One cannot help but gasp in admiration every-time they peek out of their room window, to see the commanding vista of Padam Palace and its gothic domes, its palatial garden centred around a fountain, and not in the very least my favourite gazebo Machhkandi, which is like none other that I have ever seen. Established by Rampur Bushahr’s 122nd Raja Padam Singhji back in 1919, Padam Palace took 6 long years before attaining completion. The unique venue of Machhkandi is reminisced as the place where the Raja held meetings with his people.
Without wasting even an hour of daylight since our arrival, our entourage made a hasty departure to seek the blessings of Maa Bhima Kali, Rampur Bushahr’s presiding deity or kuldevi.
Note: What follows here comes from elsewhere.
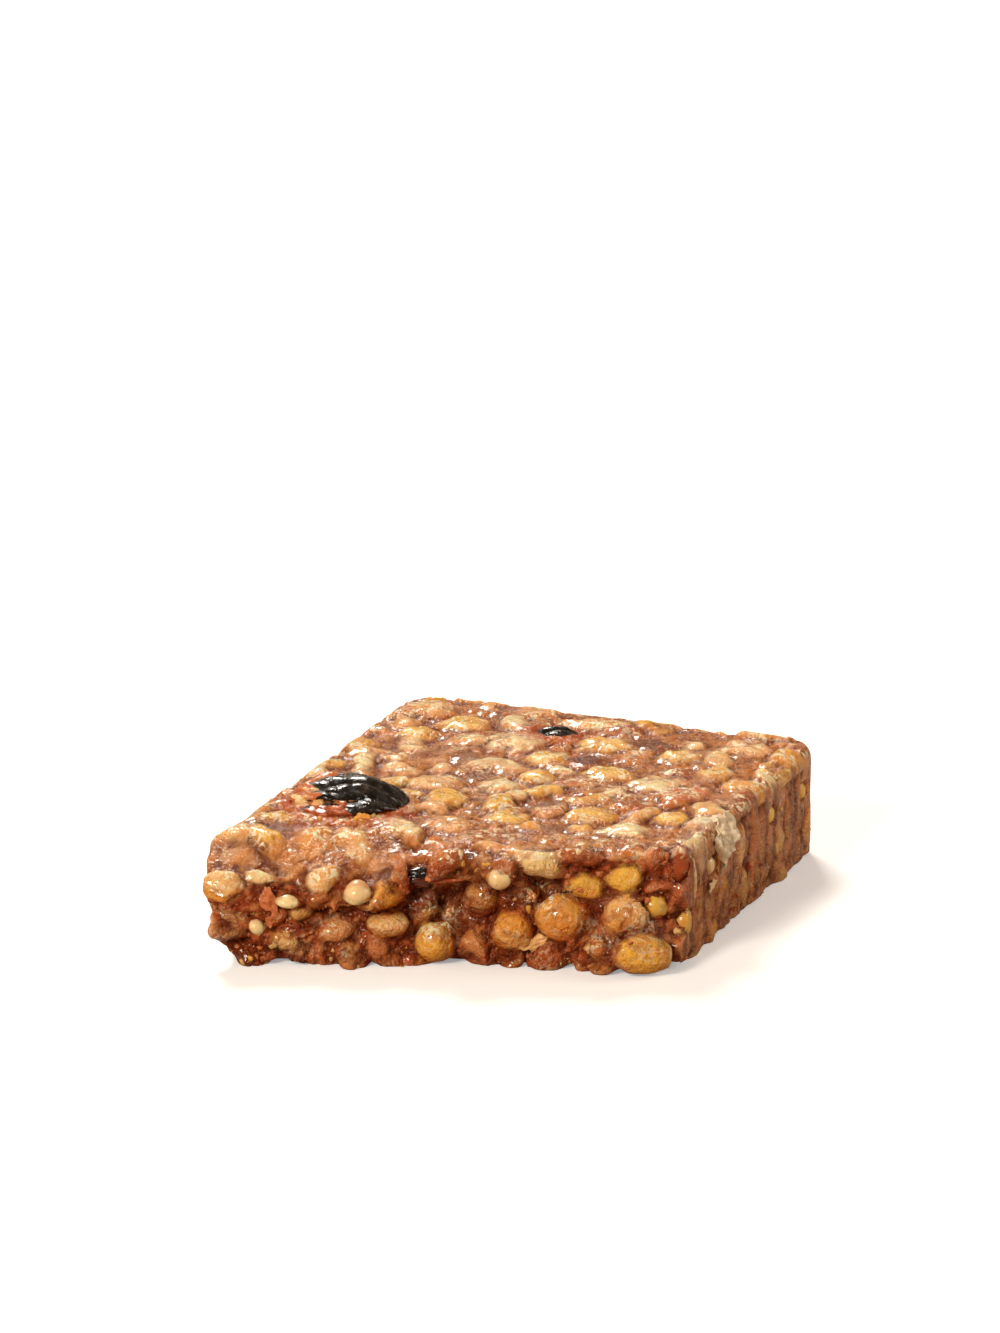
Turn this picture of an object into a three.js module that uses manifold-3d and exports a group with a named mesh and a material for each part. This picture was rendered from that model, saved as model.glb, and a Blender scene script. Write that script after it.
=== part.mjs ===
// Half of a granola bar: puffed grains, rice crisps, millet and flax seeds pressed into date paste, with
// pieces of dark dried fruit. Millimetres, +Z up. It lies on its pressed underside. The two long sides were
// cut by a knife and run along Y, the square cut end is at +Y, and the end at -Y was snapped off at a slant.
import * as THREE from 'three';
import { mergeVertices } from 'three/addons/utils/BufferGeometryUtils.js';
import Module from 'manifold-3d';

// Driving dimensions of the bar, over its grains.
const BAR_WIDTH = 39.5;
const LEFT_LENGTH = 49.5; // the cut side at -X; the slanted snap leaves the other side shorter
const RIGHT_LENGTH = 33.5;
const BAR_HEIGHT = 10.6;
const TOP_RELIEF = 0.75; // how far the paste lies below the pressed tops of the grains
const SIDE_RELIEF = 0.3; // the same on the knife-cut sides and end
const EDGE_RADIUS = 1.6;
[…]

An hour long drive past Jakhri, the windy trails of Sarahan guided us to one of the most picturesque and well maintained temple complexes. Maa Bhima Kali’s temple is believed to be over 800 years old, with the main sanctum resting upon many flights of stairs. Accompanied by several other deities such as Shiva and Narsingha at her entrance, Maa Bhima Kali’s aura, combined with the heavenly landscape around her made for an unforgettable experience.
With only so much to be seen during our brief retreat at Rampur Bushahr, I most certainly look forward to frequenting it in the colder months with more time in my hands. The following morning after a sumptuous breakfast, we made way for our next stop at Sangla, with a sweet after taste in our mouths. Rampur Bushahr, its scenic beauty and large hearted people surely made for an auspicious beginning to this year’s pilgrimage. If this special destination beckons you, be sure to realise that you must be special for it to be so.